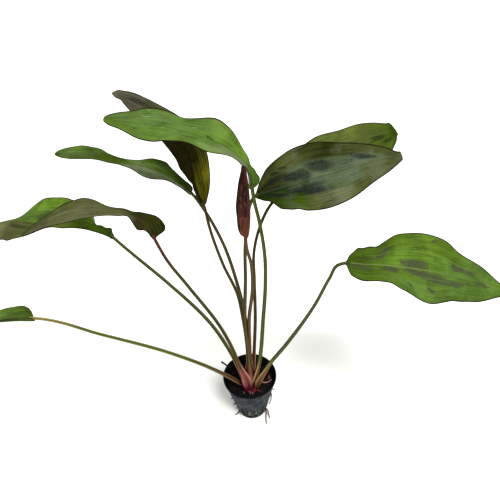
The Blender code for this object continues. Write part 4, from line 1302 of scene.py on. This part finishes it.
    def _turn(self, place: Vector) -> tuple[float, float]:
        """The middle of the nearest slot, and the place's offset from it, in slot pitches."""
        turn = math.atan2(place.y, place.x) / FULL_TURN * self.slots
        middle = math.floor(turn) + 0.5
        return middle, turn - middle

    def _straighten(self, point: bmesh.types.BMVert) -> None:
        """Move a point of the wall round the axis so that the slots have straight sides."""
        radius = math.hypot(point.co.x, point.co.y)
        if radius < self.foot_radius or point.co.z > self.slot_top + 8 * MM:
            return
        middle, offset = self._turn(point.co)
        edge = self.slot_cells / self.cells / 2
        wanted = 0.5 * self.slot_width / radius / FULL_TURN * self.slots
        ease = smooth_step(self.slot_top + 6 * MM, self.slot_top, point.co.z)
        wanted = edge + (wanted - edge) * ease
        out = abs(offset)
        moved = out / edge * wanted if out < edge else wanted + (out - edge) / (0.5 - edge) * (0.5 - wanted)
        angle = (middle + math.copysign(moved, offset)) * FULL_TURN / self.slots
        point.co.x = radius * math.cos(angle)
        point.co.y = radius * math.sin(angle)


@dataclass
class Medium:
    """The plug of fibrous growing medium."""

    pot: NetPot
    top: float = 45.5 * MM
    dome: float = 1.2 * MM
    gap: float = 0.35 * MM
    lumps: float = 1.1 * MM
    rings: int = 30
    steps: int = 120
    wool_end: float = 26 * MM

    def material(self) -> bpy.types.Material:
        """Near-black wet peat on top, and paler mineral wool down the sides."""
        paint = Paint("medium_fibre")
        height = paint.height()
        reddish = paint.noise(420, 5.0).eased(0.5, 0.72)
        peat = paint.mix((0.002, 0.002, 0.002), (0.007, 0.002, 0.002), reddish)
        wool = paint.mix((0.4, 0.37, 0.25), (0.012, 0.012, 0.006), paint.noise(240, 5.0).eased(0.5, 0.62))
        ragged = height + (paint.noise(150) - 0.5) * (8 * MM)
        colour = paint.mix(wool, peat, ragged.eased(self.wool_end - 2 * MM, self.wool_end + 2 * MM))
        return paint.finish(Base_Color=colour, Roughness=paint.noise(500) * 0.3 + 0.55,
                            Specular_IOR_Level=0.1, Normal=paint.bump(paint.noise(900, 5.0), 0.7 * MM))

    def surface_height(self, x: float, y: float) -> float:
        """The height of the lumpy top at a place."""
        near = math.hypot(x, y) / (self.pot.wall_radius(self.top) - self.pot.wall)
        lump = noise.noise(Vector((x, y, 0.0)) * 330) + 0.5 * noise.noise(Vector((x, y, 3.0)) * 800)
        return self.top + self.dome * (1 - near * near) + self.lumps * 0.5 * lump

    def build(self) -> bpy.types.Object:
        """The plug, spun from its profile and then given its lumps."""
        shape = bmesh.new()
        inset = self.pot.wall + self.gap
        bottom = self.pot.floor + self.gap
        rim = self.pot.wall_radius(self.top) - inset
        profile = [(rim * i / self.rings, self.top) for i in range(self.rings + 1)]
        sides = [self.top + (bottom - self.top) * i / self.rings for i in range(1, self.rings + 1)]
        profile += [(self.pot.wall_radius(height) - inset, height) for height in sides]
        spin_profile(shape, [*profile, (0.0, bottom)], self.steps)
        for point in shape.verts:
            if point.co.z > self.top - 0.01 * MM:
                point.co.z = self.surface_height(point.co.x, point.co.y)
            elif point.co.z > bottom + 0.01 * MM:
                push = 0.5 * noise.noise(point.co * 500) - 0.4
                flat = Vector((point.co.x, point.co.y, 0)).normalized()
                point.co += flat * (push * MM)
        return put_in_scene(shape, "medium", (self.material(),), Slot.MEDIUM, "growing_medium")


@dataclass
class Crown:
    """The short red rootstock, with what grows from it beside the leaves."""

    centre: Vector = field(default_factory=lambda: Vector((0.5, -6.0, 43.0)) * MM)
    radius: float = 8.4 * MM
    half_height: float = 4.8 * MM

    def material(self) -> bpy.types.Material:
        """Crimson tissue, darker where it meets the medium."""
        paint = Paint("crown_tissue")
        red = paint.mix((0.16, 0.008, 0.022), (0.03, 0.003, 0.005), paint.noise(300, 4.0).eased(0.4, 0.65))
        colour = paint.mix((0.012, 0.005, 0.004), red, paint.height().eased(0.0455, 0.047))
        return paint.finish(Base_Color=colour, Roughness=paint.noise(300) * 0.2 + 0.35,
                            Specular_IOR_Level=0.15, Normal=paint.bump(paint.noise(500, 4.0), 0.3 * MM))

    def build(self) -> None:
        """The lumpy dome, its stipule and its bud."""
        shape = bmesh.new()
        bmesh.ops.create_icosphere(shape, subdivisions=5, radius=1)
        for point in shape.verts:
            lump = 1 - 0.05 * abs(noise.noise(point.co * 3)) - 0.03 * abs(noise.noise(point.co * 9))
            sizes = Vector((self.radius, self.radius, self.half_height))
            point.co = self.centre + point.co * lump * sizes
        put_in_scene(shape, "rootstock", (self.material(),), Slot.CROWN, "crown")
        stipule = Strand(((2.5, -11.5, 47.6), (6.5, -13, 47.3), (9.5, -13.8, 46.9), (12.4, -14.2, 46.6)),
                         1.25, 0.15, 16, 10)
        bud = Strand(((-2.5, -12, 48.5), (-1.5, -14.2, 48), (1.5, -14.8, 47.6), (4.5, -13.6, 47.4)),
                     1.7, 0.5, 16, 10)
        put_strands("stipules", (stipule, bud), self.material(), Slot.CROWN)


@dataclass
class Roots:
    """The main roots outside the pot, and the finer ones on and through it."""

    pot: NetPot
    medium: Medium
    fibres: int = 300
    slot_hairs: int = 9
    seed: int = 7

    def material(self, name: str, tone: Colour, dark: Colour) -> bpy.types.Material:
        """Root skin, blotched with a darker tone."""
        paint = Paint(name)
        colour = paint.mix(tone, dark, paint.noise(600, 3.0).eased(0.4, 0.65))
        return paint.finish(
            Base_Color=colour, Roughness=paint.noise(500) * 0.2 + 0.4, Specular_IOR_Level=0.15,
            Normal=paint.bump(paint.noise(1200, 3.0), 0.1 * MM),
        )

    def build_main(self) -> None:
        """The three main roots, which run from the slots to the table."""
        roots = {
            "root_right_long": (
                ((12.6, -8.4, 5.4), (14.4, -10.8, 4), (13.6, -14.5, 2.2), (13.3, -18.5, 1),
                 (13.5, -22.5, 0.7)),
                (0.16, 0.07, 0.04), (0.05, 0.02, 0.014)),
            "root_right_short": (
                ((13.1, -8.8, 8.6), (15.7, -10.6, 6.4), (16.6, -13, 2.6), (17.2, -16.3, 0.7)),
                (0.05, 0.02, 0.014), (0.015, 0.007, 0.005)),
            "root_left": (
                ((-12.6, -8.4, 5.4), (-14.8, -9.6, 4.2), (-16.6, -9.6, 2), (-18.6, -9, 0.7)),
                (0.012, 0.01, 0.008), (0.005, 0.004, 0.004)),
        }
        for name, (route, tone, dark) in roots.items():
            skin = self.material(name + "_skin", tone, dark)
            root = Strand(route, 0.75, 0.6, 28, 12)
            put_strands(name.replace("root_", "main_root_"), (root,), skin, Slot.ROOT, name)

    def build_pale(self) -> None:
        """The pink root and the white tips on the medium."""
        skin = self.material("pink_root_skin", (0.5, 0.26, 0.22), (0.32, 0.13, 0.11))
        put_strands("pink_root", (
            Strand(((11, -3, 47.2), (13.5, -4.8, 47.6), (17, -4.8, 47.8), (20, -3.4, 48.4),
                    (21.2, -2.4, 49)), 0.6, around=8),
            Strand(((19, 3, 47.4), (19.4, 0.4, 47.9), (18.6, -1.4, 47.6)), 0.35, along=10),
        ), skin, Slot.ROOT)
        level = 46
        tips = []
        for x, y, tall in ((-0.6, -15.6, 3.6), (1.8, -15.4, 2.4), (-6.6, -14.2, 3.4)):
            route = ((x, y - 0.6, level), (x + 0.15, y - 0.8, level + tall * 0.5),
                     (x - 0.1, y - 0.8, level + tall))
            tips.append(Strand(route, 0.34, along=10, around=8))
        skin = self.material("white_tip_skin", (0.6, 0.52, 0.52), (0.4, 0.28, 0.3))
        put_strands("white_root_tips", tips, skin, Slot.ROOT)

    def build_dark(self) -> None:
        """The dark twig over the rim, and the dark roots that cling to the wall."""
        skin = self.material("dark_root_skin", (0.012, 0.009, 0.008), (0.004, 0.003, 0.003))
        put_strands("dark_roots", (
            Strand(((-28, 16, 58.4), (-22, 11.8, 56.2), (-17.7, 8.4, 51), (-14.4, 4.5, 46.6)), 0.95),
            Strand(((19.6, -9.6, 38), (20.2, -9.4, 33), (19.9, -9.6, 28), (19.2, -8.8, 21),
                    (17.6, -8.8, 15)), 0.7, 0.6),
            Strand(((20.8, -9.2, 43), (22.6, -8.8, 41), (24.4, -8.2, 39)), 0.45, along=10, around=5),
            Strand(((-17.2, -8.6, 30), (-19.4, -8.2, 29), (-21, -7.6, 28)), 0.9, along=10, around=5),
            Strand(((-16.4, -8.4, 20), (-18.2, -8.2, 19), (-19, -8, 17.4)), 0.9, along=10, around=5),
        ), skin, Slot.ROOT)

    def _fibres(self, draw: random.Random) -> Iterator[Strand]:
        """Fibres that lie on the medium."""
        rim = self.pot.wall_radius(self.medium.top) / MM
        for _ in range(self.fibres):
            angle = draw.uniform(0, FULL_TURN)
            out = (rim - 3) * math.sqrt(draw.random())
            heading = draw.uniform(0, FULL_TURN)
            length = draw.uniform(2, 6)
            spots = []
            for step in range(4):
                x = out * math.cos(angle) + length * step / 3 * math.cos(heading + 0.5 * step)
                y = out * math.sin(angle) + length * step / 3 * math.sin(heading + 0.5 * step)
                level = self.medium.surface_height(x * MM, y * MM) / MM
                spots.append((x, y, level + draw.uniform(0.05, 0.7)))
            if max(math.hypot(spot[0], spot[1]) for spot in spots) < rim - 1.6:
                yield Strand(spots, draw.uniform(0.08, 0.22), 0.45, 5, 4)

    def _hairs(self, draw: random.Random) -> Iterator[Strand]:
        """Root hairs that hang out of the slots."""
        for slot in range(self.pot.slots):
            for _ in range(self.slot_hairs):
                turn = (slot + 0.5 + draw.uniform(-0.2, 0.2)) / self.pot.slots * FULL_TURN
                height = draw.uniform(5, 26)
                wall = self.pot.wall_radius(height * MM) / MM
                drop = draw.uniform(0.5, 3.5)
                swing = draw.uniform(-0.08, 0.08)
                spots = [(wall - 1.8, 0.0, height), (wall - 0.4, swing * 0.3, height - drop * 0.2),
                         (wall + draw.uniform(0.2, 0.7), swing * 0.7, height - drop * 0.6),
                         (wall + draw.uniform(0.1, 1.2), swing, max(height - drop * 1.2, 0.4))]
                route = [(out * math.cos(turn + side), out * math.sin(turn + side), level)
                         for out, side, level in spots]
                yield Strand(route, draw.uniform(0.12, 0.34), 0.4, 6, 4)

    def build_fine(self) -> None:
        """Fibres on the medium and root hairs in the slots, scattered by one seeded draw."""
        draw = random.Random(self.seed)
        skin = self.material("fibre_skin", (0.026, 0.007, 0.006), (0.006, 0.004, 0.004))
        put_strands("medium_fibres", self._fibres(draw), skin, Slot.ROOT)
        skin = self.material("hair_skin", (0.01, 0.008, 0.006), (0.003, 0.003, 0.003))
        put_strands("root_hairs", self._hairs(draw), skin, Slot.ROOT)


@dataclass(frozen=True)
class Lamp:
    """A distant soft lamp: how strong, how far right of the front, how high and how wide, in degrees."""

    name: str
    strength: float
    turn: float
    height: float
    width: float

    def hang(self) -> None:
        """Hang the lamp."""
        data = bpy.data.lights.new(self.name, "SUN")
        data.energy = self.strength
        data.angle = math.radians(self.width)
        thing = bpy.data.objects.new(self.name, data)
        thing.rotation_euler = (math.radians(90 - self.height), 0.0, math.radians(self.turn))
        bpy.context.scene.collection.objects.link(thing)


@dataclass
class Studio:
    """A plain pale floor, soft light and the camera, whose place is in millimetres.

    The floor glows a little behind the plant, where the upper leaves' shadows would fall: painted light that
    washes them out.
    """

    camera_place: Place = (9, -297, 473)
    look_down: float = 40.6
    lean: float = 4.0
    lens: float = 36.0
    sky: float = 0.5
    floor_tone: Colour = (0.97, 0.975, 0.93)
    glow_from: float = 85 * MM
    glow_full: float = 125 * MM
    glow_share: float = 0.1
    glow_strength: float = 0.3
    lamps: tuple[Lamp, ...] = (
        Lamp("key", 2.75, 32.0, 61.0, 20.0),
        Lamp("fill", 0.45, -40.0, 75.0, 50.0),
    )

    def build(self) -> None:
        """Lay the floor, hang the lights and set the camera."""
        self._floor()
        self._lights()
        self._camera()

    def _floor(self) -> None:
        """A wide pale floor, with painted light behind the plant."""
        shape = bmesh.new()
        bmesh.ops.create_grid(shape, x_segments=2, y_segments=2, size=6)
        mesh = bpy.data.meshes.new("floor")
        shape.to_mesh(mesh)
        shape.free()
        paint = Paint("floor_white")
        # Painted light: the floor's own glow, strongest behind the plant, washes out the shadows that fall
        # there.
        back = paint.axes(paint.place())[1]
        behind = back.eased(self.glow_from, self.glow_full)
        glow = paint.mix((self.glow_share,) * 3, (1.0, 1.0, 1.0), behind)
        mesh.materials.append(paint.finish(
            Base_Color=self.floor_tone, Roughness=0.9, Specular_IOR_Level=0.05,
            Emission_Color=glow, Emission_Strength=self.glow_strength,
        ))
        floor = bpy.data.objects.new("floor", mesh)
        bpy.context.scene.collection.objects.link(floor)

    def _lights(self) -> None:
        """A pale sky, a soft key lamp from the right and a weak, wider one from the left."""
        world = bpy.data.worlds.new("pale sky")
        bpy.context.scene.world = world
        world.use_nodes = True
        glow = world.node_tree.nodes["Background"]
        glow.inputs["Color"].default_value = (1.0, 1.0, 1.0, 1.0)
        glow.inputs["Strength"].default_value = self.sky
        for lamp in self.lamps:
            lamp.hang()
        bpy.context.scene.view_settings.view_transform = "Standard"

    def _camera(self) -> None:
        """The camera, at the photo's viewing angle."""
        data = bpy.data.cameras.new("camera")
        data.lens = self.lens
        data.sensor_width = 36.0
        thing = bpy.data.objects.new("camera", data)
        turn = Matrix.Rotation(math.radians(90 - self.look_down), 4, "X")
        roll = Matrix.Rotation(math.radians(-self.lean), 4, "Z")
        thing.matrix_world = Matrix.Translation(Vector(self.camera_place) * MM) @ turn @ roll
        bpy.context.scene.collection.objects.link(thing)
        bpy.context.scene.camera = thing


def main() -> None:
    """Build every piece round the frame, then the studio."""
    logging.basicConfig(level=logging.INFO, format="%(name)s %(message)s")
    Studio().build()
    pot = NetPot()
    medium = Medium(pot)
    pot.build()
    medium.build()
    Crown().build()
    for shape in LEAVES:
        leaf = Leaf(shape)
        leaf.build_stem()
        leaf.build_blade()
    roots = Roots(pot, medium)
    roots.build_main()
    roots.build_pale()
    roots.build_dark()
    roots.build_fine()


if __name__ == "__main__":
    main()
------------
*Exercise description*: Copy, please, exactly the lines that start at the first line of the data and end at the line containing "wool_end: float = 26 * MM", both kept and no others.

*Full answer*:
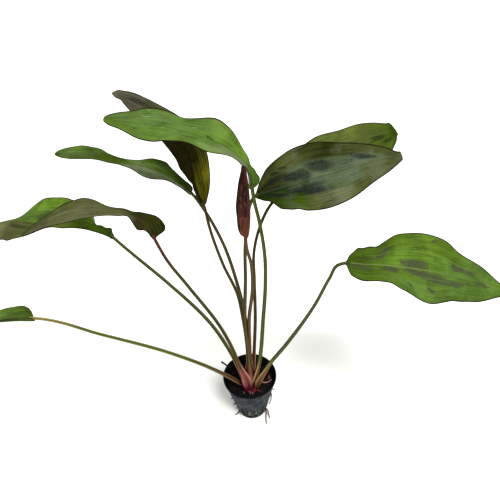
The Blender code for this object continues. Write part 4, from line 1302 of scene.py on. This part finishes it.
    def _turn(self, place: Vector) -> tuple[float, float]:
        """The middle of the nearest slot, and the place's offset from it, in slot pitches."""
        turn = math.atan2(place.y, place.x) / FULL_TURN * self.slots
        middle = math.floor(turn) + 0.5
        return middle, turn - middle

    def _straighten(self, point: bmesh.types.BMVert) -> None:
        """Move a point of the wall round the axis so that the slots have straight sides."""
        radius = math.hypot(point.co.x, point.co.y)
        if radius < self.foot_radius or point.co.z > self.slot_top + 8 * MM:
            return
        middle, offset = self._turn(point.co)
        edge = self.slot_cells / self.cells / 2
        wanted = 0.5 * self.slot_width / radius / FULL_TURN * self.slots
        ease = smooth_step(self.slot_top + 6 * MM, self.slot_top, point.co.z)
        wanted = edge + (wanted - edge) * ease
        out = abs(offset)
        moved = out / edge * wanted if out < edge else wanted + (out - edge) / (0.5 - edge) * (0.5 - wanted)
        angle = (middle + math.copysign(moved, offset)) * FULL_TURN / self.slots
        point.co.x = radius * math.cos(angle)
        point.co.y = radius * math.sin(angle)


@dataclass
class Medium:
    """The plug of fibrous growing medium."""

    pot: NetPot
    top: float = 45.5 * MM
    dome: float = 1.2 * MM
    gap: float = 0.35 * MM
    lumps: float = 1.1 * MM
    rings: int = 30
    steps: int = 120
    wool_end: float = 26 * MM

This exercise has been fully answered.